By Celene Barrera
In May 2014, Vermont Governor Peter Shumlin signed into law H.112 (Act 120), a mandatory GMO-labeling bill, despite well-known opposition from trans-national food corporations. When the law takes effect on July 1, 2016, it will open the pathway for other states to begin enacting their own GMO labeling laws. Both Connecticut and Maine passed their own versions of GMO labeling laws in 2013, but they had "trigger clauses," which meant that until surrounding states passed similar legislation, the laws couldn't go further. Just one month after Vermont enacted their law, four corporate trade groups filed a federal lawsuit seeking an injunction to stop its implementation. They are the Grocery Manufacturers Association, the International Dairy Foods Association, the Snack Food Association, and the National Association of Manufacturers.An article from Vermont's Right to Know Group states the plaintiffs (the industry trade groups) argue it is well within their First Amendment right to refuse to label their products with GMO indicators, and that the state has no power to regulate this due to interstate commerce laws. When these trade groups use broad-stroke arguments like interstate commerce laws to bolster their defense, it only distracts us from the larger issue at hand: corporations running the show, claiming personhood, and abusing their power because they've got the money and the means to make their voice heard over the actual people this democracy was built for. In the last two years alone, the trade groups suing the state of Vermont have spent over $30 million lobbying Congress. According to OpenSecrets.org's revolving door statistics, in each of the four trade groups, a majority of their lobbyists have been employed in Congress before. This is another instance in which corporations have the audacity to insist they're people; they're playing us.

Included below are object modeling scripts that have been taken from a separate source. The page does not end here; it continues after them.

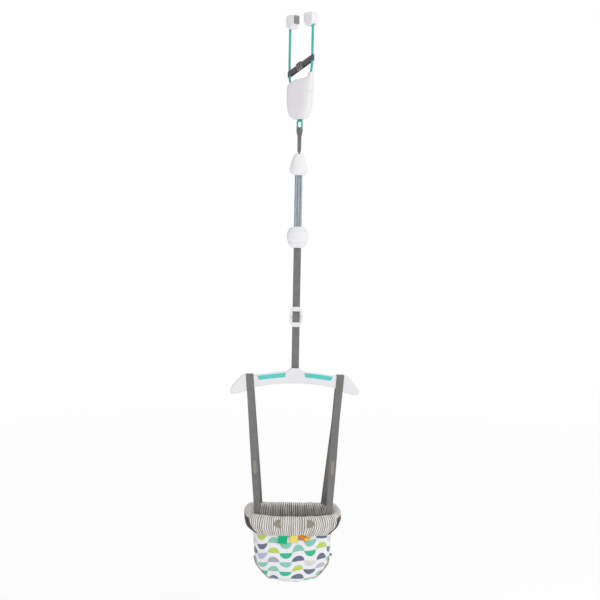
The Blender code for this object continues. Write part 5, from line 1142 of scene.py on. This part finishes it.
STRAP_TOP_Z = HUB_TOP_Z - BAR_HEIGHT * BAR_EDGE_DROP + LAYER_OFF_PIN
STRAP_BEND = (0, 0, STRAP_TOP_Z - 0.055), (0, 0, STRAP_TOP_Z - 0.115)


def collar_inner_y(x):
    """Half depth of the collar's inside where the legs are sewn in."""
    wide, deep, _ = row_at(COLLAR_RING_SHARES[2:0:-1], 2, LEG_TUCK / COLLAR_HEIGHT)
    inside = 1 - abs(x / (COLLAR_HALF_WIDTH * wide)) ** COLLAR_POWER
    return COLLAR_HALF_DEPTH * deep * max(inside, 0) ** (1 / COLLAR_POWER)


def leg_foot(side, leg_x, face):
    """Middle and width direction of a leg's foot, flat on the collar's inside."""
    dx = WEB_WIDTH
    for _ in range(6):
        near, far = (collar_inner_y(leg_x + sign * dx / 2) + LEG_SEWN_IN for sign in (-1, 1))
        dx = WEB_WIDTH * dx / hypot(dx, near - far)
    middle = Vector((side * leg_x, face * (near + far) / 2, RIM_Z - LEG_TUCK))
    return middle, Vector((-side * dx, -face * (far - near), 0)).normalized()


def leg_place(leg_x, z):
    """How far out a leg is at a level, on its way from the bar to the collar."""
    return between(STRAP_PLACE_X, leg_x, (STRAP_TOP_Z - z) / (STRAP_TOP_Z - RIM_Z))


def strap_leg(side, leg_x, face):
    """Points and width directions of one leg, from its foot in the collar up to the bar."""
    foot, across = leg_foot(side, leg_x, face)
    straight = Vector((-side, 0, 0))
    start = foot.z + LEG_TUCK * 0.6
    knots = [(foot, across), (Vector((foot.x, foot.y, start)), across)]
    for run in (k / LEG_STEPS for k in range(1, LEG_STEPS)):
        z = between(start, SEWN_END_Z, run)
        slack = sin(pi * run) * LEG_SLACK * sin(run * 9 + side)
        y = between(foot.y, face * LAYER_Y, run) + slack * (1 - run)
        turned = across.lerp(straight, clamp(run * 1.4)).normalized()
        knots.append((Vector((side * leg_place(leg_x, z), y, z)), turned))
    for y, z in ((LAYER_Y, SEWN_END_Z), (LAYER_Y, SEWN_START_Z), (STRAP_LAYER, UNDER_BAR_Z)):
        knots.append((Vector((side * leg_place(leg_x, z), face * y, z)), straight))
    return knots


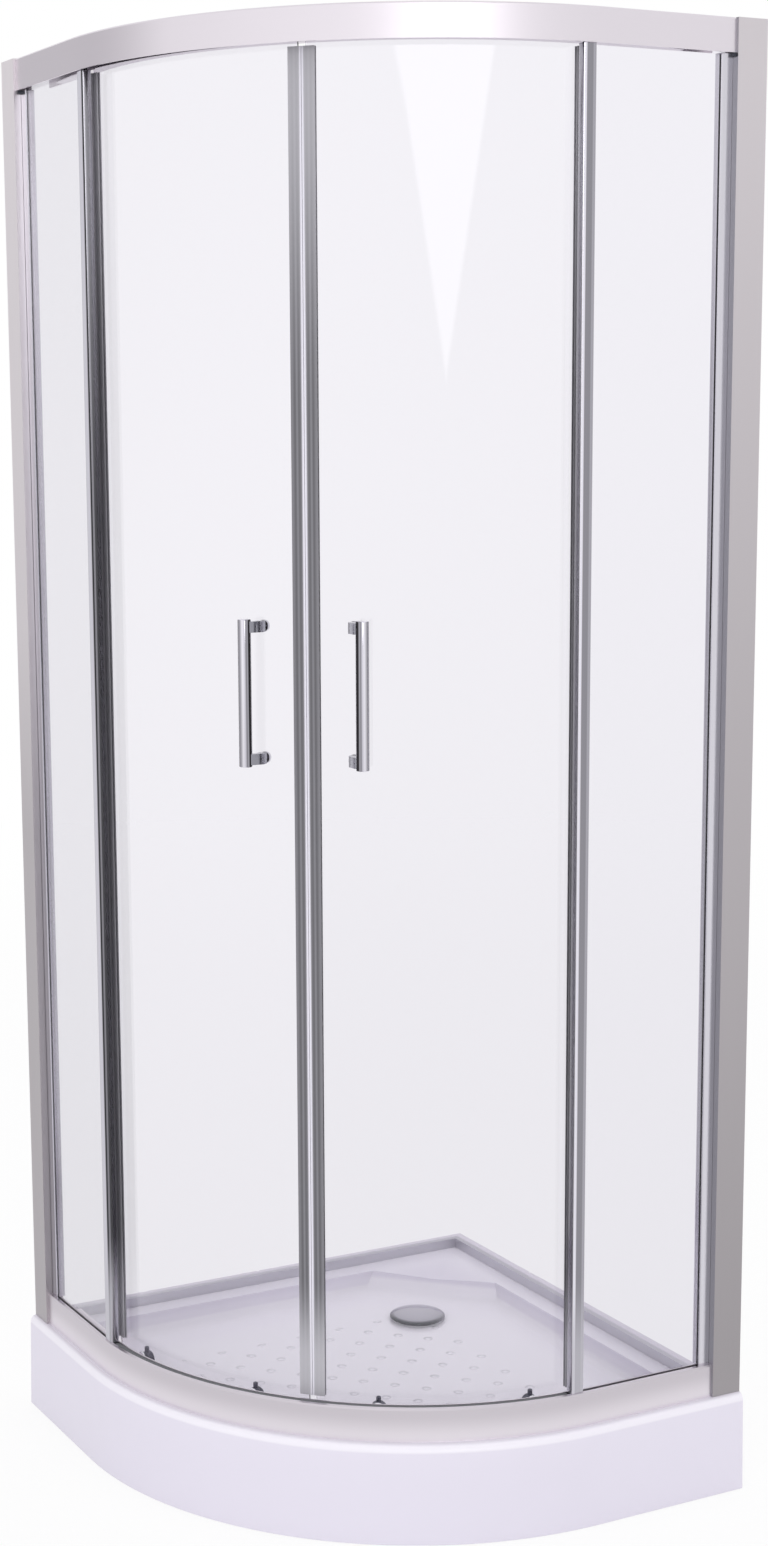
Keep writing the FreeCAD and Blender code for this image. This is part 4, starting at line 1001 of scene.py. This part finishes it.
def studio_world():
    """A pale studio with a mirrored softbox, plain white to the camera."""
    world = bpy.data.worlds.new("studio")
    bpy.context.scene.world = world
    world.use_nodes = True
    made = Network(world.node_tree)
    made.tree.nodes.clear()
    direction = made.node("ShaderNodeTexCoord")[0]
    split = made.node("ShaderNodeSeparateXYZ", None, {0: direction})
    flat = made.node("ShaderNodeCombineXYZ", None, {0: split[0], 1: split[1], 2: 0.0})[0]
    level = made.node("ShaderNodeVectorMath", {"operation": "NORMALIZE"}, {0: flat})[0]
    upper = split[2].rise(-0.30, 0.00)
    front = made.toward(level, FRONT).at_least(0.0) ** 2.0 * upper * FRONT_LIGHT
    width = (split[2] - SOFTBOX_FOOT) * SOFTBOX_SPREAD
    sideways = abs(made.toward(level, SOFTBOX_AZIMUTH + 90.0))
    below_top = 1.0 - split[2].rise(SOFTBOX_TOP - 0.03, SOFTBOX_TOP)
    softbox = ((width - sideways).rise(0.0, 0.03) * below_top
               * made.toward(level, SOFTBOX_AZIMUTH).rise(0.0, 0.1))
    mirrored = MIRRORED_LIGHT + front + softbox * SOFTBOX_LIGHT
    glossy = made.node("ShaderNodeLightPath")[GLOSSY_RAY]
    strength = EVEN_LIGHT + glossy * (mirrored - EVEN_LIGHT)
    soft = made.node("ShaderNodeBackground", None, {0: (0.985, 0.98, 1.0), 1: strength})[0]
    white = made.node("ShaderNodeBackground", None, {0: (1.0, 1.0, 1.0), 1: 1.0})[0]
    mixed = made.node("ShaderNodeMixShader", None, {0: made.seen(), 1: soft, 2: white})[0]
    made.node("ShaderNodeOutputWorld", None, {0: mixed})
    return made


print("world nodes:", len(studio_world().tree.nodes))

# %% [markdown]
# ## Soft lights
#
# Two large softboxes give the pieces a little form. They are hidden from mirrored rays and from
# rays through the glass, because the world already holds what those should show.

# %% Softboxes
def soft_light(name, place, target, size, power):
    """A square softbox that looks at a target."""
    data = bpy.data.lights.new(name, "AREA")
    data.shape = "SQUARE"
    data.size = size
    data.energy = power
    lamp = bpy.data.objects.new(name, data)
    bpy.context.scene.collection.objects.link(lamp)
    lamp.location = place
    lamp.rotation_euler = (Vector(target) - Vector(place)).to_track_quat("-Z", "Y").to_euler()
    lamp.visible_glossy = False
    lamp.visible_transmission = False
    return lamp


soft_light("front_softbox", (-3.6, -3.6, 2.6), (0, 0, 0.8), 2.5, 42.0)
soft_light("top_softbox", (0.5, -0.5, 5.0), (0, 0, 0.5), 3.0, 40.0)
print("lamps:", len(bpy.data.lights))

# %% [markdown]
# ## Camera
#
# The place and turn of the camera were fitted to the photograph's straight edges. The photograph
# was cropped off centre, which a small shift of the lens reproduces.

# %% Camera where the photographer stood
PHOTO_WIDTH = 768
PHOTO_HEIGHT = 1546
FOCAL_PIXELS = 2443.42
CENTRE_X = 305.79           # where the lens looks, in pixels of the photograph
CENTRE_Y = 820.53
YAW = 0.4783                # the turns are in radians
PITCH = -0.1621
ROLL = -0.0088
CAMERA_PLACE = (-1.71168, -3.10319, 1.54726)
forward = Vector((math.sin(YAW) * math.cos(PITCH), math.cos(YAW) * math.cos(PITCH),
                  math.sin(PITCH)))
level = Vector((math.cos(YAW), -math.sin(YAW), 0.0))
above = level.cross(forward)
across = math.cos(ROLL) * level + math.sin(ROLL) * above
upward = math.cos(ROLL) * above - math.sin(ROLL) * level
camera_data = bpy.data.cameras.new("camera")
camera_data.sensor_width = 36.0
camera_data.lens = FOCAL_PIXELS * camera_data.sensor_width / PHOTO_HEIGHT
camera_data.shift_x = (PHOTO_WIDTH / 2 - CENTRE_X) / PHOTO_HEIGHT
camera_data.shift_y = (CENTRE_Y - PHOTO_HEIGHT / 2) / PHOTO_HEIGHT
camera_data.clip_end = 100.0
camera = bpy.data.objects.new("camera", camera_data)
bpy.context.scene.collection.objects.link(camera)
turn = Matrix((across, upward, -forward)).transposed().to_4x4()
camera.matrix_world = Matrix.Translation(CAMERA_PLACE) @ turn
bpy.context.scene.camera = camera
bpy.context.scene.view_settings.view_transform = "Standard"
print("lens:", round(camera_data.lens, 2), "mm")
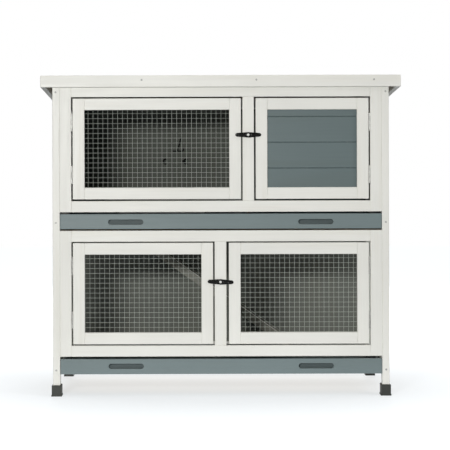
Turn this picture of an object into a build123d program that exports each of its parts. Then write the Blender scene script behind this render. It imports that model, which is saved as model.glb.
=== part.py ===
"""Two-storey rabbit hutch with four doors, two slide-out trays and an inside ramp.

The origin is at the middle of the footprint on the floor. +X is the hutch's right, seen from
the front, +Y is its back and +Z is up. Every length is in millimetres.
"""
import math
import os

from build123d import *

os.makedirs("parts", exist_ok=True)

# ---------------------------------------------------------------- driving dimensions

# Legs and the frames between them
front_y = -276.5                # front face of the legs, frames, doors and trays
back_y = 268.5                  # rear face of the rear legs
leg_outer_x = 545.0
leg_inner_x = 522.0
leg_depth = 38.0
frame_thickness = 18.0
ease = 1.0                      # chamfer on the edges of every board

# Roof
roof_width = 1165.0
roof_front_y = -293.5
roof_back_y = 293.5
roof_top_z = 1038.5
roof_slope = 0.0612             # drop for each millimetre towards the back
roof_under_front_z = 1016.0     # underside of the roof board above the front face of the legs
roof_board_thickness = 12.0
felt_thickness = 2.0
fascia_height = 38.0
fascia_thickness = 15.2

# Heights of the two storeys: rails, doors and trays
upper_frame_z = (596.0, 1013.0)
upper_rail_z = (632.0, 969.0)        # top of the bottom rail, underside of the top rail
lower_frame_z = (128.0, 536.0)
lower_rail_z = (163.5, 500.0)
upper_tray_z = (541.0, 590.0)
lower_tray_z = (71.0, 120.0)
side_stile_inner_x = 484.5
upper_mid_stile_x = (71.0, 108.0)
lower_mid_stile_x = (-20.5, 17.5)

# Doors: name, side of the hinges, width, height
doors = (
    ("upper_left", -1, (-479.5, 66.0), (637.5, 964.5)),
    ("upper_right", 1, (113.5, 479.5), (637.5, 964.5)),
    ("lower_left", -1, (-479.5, -25.5), (168.0, 496.0)),
    ("lower_right", 1, (25.5, 479.5), (168.0, 496.0)),
)
stile_width = 38.0
rail_height = 37.5
infill_lap = 9.0                # how far mesh laps behind a door frame

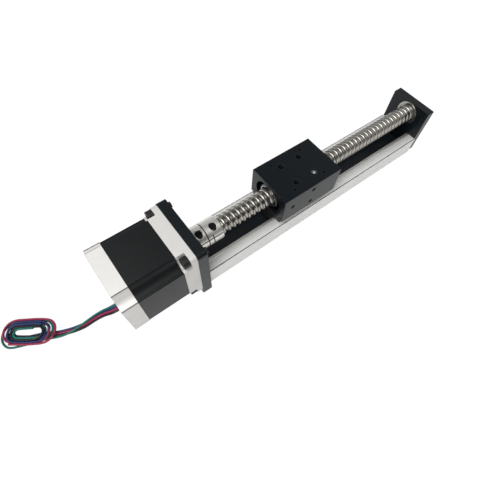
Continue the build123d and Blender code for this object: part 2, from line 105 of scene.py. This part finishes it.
class Nodes:
    """A short way to write a node tree."""

    def __init__(self, tree):
        self.tree = tree

    def add(self, kind, inputs=None, **settings):
        node = self.tree.nodes.new(kind)
        for key, value in settings.items():
            setattr(node, key, value)
        for key, value in (inputs or {}).items():
            self.set(node, key, value)
        return node

    def set(self, node, key, value):
        socket = node.inputs[key]
        if isinstance(value, bpy.types.NodeSocket):
            self.tree.links.new(value, socket)
        else:
            socket.default_value = value

    def math(self, operation, a, b=0.0):
        return self.add("ShaderNodeMath", {0: a, 1: b}, operation=operation).outputs[0]

    def product(self, first, *others):
        for other in others:
            first = self.math("MULTIPLY", first, other)
        return first

    def minus(self, a, b):
        return self.math("SUBTRACT", a, b)

    def above(self, value, limit):
        return self.math("GREATER_THAN", value, limit)

    def below(self, value, limit):
        return self.math("LESS_THAN", value, limit)

    def length(self, a, b):
        squares = self.math("ADD", self.product(a, a), self.product(b, b))
        return self.math("SQRT", squares)

    def alike(self, a, b):
        """The dot product of two directions."""
        return self.add("ShaderNodeVectorMath", {0: a, 1: b}, operation="DOT_PRODUCT").outputs["Value"]

    def coords(self, scale=(1, 1, 1)):
        spot = self.add("ShaderNodeTexCoord").outputs["Object"]
        return self.add("ShaderNodeMapping", {"Vector": spot, "Scale": scale}).outputs[0]

    def place(self):
        """The X, Y and Z of a spot on the piece."""
        return self.add("ShaderNodeSeparateXYZ", {0: self.coords()}).outputs

    def noise(self, scale, detail=3.0, rough=0.5, stretch=(1, 1, 1)):
        node = self.add("ShaderNodeTexNoise", {"Vector": self.coords(stretch), "Scale": scale,
                                               "Detail": detail, "Roughness": rough})
        return node.outputs["Fac"]

    def span(self, value, low, high, low_at=0.3, high_at=0.7):
        """Runs from low to high while the value runs from low_at to high_at."""
        node = self.add("ShaderNodeMapRange", {"Value": value, "From Min": low_at, "From Max": high_at,
                                               "To Min": low, "To Max": high})
        return node.outputs[0]

    def mix(self, share, a, b):
        return self.add("ShaderNodeMix", {0: share, 6: a, 7: b}, data_type="RGBA").outputs[2]

    def brightness(self, tone, value):
        return self.add("ShaderNodeHueSaturation", {"Color": tone, "Value": value}).outputs[0]


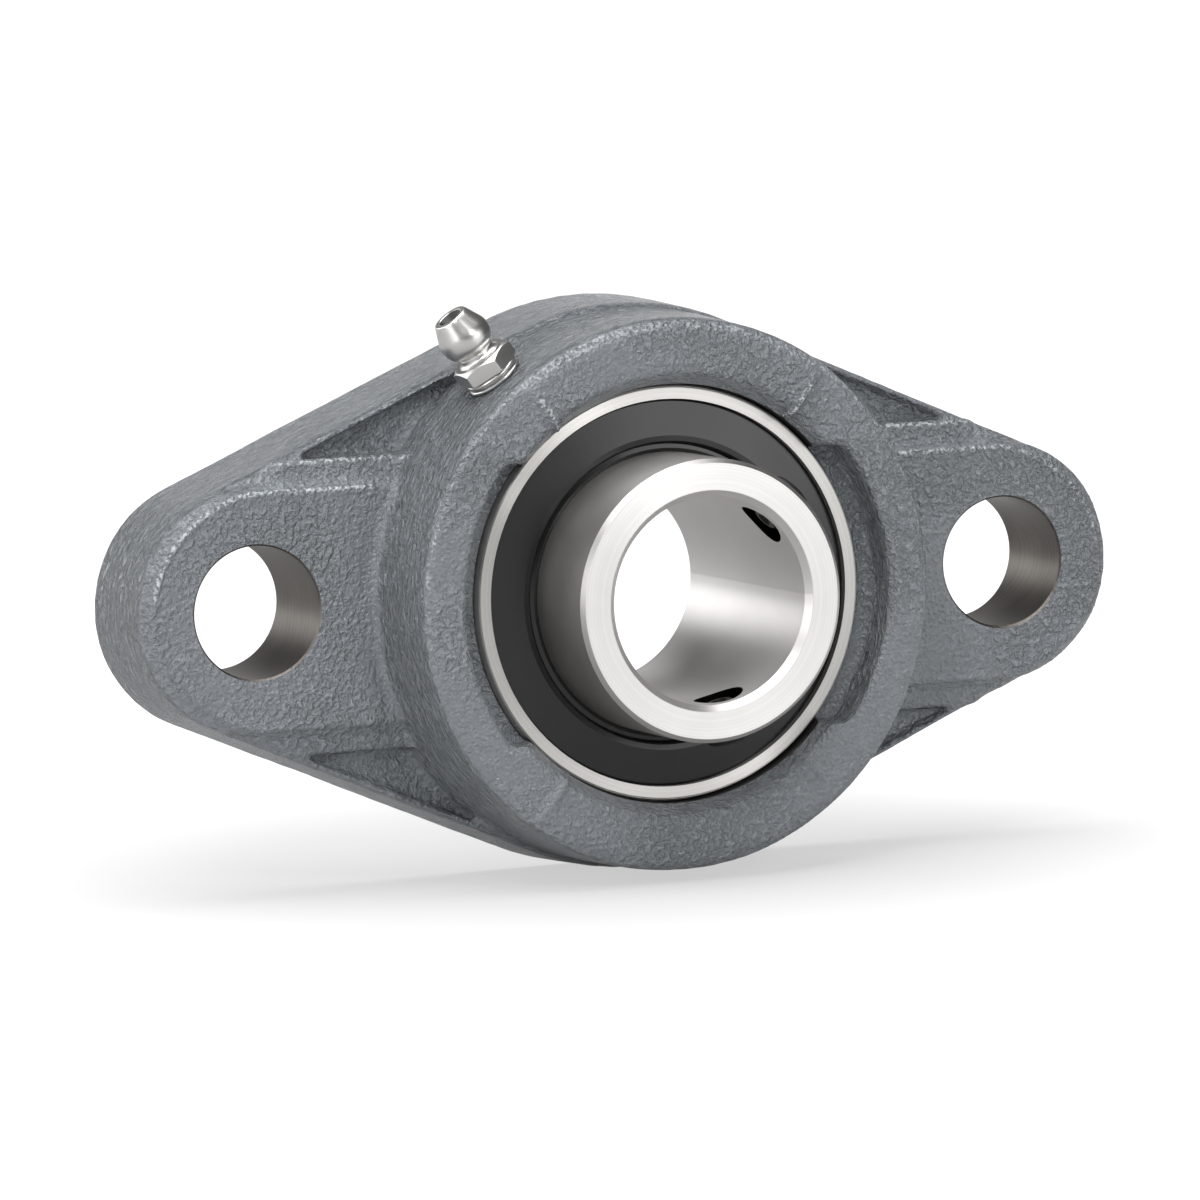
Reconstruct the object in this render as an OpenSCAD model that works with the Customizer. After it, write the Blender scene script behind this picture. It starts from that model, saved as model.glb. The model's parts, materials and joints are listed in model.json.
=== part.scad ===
// Two-bolt flange bearing: a cast oval housing with a self-aligning ball bearing insert.
// Millimetres. The shaft runs along Y with the nose towards -Y, the mounting face is the plane
// y = 0, the long side of the flange lies along X and +Z is up.
// Modules whose names begin with local_ are drawn lying down: their z is the height above the
// mounting face. The module on_shaft stands them up.

/* [Housing] */
// overall length of the flange
flange_length = 130; // [110:1:175]
// width of the flange across its middle
flange_width = 70; // [60:1:100]
// distance between the two bolt holes
bolt_spacing = 99; // [80:0.5:144]
// diameter of each bolt hole
bolt_hole_d = 16; // [10:0.5:20]
// thickness of the flange at the bolt holes
lug_thickness = 14; // [9:0.5:20]
// height of the lip around the sunk webs
web_rim_height = 12.6; // [8:0.1:19]
// height of the sunk web floors
web_floor_height = 10.4; // [6:0.1:18]
// height of the housing from the mounting face to the front of the boss
housing_height = 27; // [22:0.5:40]
// outer diameter of the round boss at its front edge
boss_d = 66.8; // [56:0.2:98]
// draft angle of the cast walls, in degrees
draft_angle = 2.5; // [1:0.5:5]
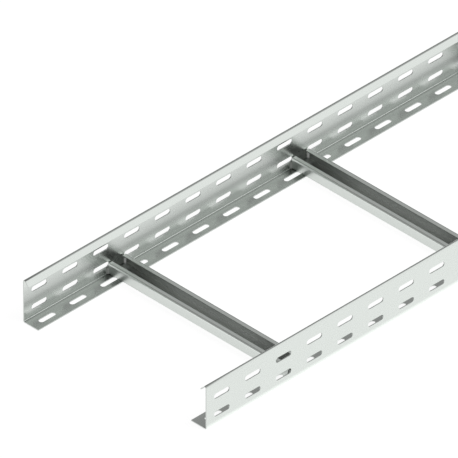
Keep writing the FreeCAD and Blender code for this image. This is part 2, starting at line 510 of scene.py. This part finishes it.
def bare_steel(name, colour, tears_size, lean=0.0):
    """Bare cut or weld metal, uneven in shade, shine and surface. tears_size is the spacing and depth of
    its fine tears, and lean the angle by which its fine scales lean back."""
    spacing, depth = tears_size
    material, tree, output = new_material(name)
    shader = add_node(tree, "ShaderNodeBsdfPrincipled", {"Metallic": 1.0})
    place = add_node(tree, "ShaderNodeTexCoord")
    tears = add_node(tree, "ShaderNodeTexNoise", {"Scale": 1 / spacing, "Detail": 4.0, "Roughness": 0.65})
    link(tree, place, "Object", tears, "Vector")
    darker, lighter = (scaled(colour, factor) for factor in BARE_SHADES)
    shade = add_node(tree, "ShaderNodeMix", {COLOUR_A: darker, COLOUR_B: lighter}, data_type="RGBA")
    link(tree, tears, "Fac", shade, "Factor")
    link(tree, shade, COLOUR_RESULT, shader, "Base Color")
    uneven_shine(tree, tears, "Fac", shader, settings().finish.edge_roughness, BARE_SHINE_SPREAD)
    relief = add_node(tree, "ShaderNodeBump", {"Strength": BARE_STRENGTH, "Distance": depth})
    link(tree, tears, "Fac", relief, "Height")
    if lean:
        surface = add_node(tree, "ShaderNodeNewGeometry")
        leaning = add_node(tree, "ShaderNodeVectorMath", {1: (0.0, 0.0, math.tan(lean))}, operation="ADD")
        unit = add_node(tree, "ShaderNodeVectorMath", operation="NORMALIZE")
        link(tree, surface, "Normal", leaning, 0)
        link(tree, leaning, "Vector", unit, 0)
        link(tree, unit, "Vector", relief, "Normal")
    link(tree, relief, "Normal", shader, "Normal")
    link(tree, shader, "BSDF", output, "Surface")
    return material


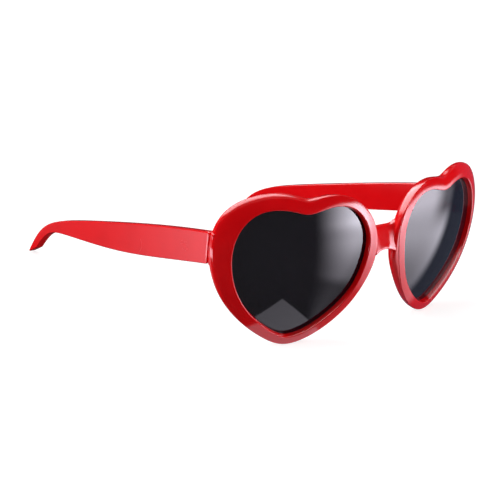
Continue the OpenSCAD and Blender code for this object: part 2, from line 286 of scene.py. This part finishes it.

Well, the people of Vermont have spoken up. They don't want unlabeled foods anymore. And whether Monsanto likes it or not, this is a movement that is quickly gaining traction. The Center for Food Safety reports that in 2014 alone, 35 labeling bills have been introduced in 20 states. Unfortunately, this also includes failed ballot initiatives, such as in Washington's Prop 522, where out of state food and chemical corporations spent $22 million to defeat a proposed GMO labeling law.
The lawsuit between the trade groups and the state of Vermont is expected to cost around $8 million dollars for which residents of the state are already privately fundraising in an attempt to cover the expense. Vermonters should not have to shoulder this kind of financial burden merely because they are trying to increase consumer awareness for food content. Without a demonstrated need for resisting GMO food labeling, this is merely another corporate money grabbing tactic.
This lawsuit is stealing money from citizens and funneling it into a justice system which has been proven to fail we the people time and time again. Why count on the 'system' when it's clear it can be bought and sold to the highest bidder? What are these corporations so afraid of that they won't spend the irrelevant amount of money it will take to label their foods? What don't they want us to find? Why are we, in 2015, having to prove that we have a right to know what is in the things we put in our bodies? It is inexcusable that states such as Vermont are being punished for attempting to fight back against the system -- a system in remarkable decline thanks to recent Supreme Court decisions in which free speech is only determined by the size of our pocketbooks.
Oral arguments for the hearing in the U.S. District Court in Vermont began in January. Vermont Attorney General Bill Sorrell and his team are moving to have the case dismissed and thrown out. This case is likely to make its way to the Supreme Court regardless of the district court decision. Since it is the Supreme Court that endowed corporations with personhood and free speech rights in the first place, there is little reason to believe that Vermont and her people will receive the justice they worked for and richly deserve.
As the people of Vermont struggle for the right to know what is in the food they eat, others struggle on myriad fronts for economic, social, and environmental justice, which has become more and more elusive as corporations gain more and more rights intended for 'We the People'. The only way to level the playing field is to pass an amendment to the Constitution that states only human beings have Constitutional rights and that money is not a protected form of political. The We the People Amendment would allow us address any number of issues and specifically GMO labeling in Vermont and other states where people want to know what is the food they eat.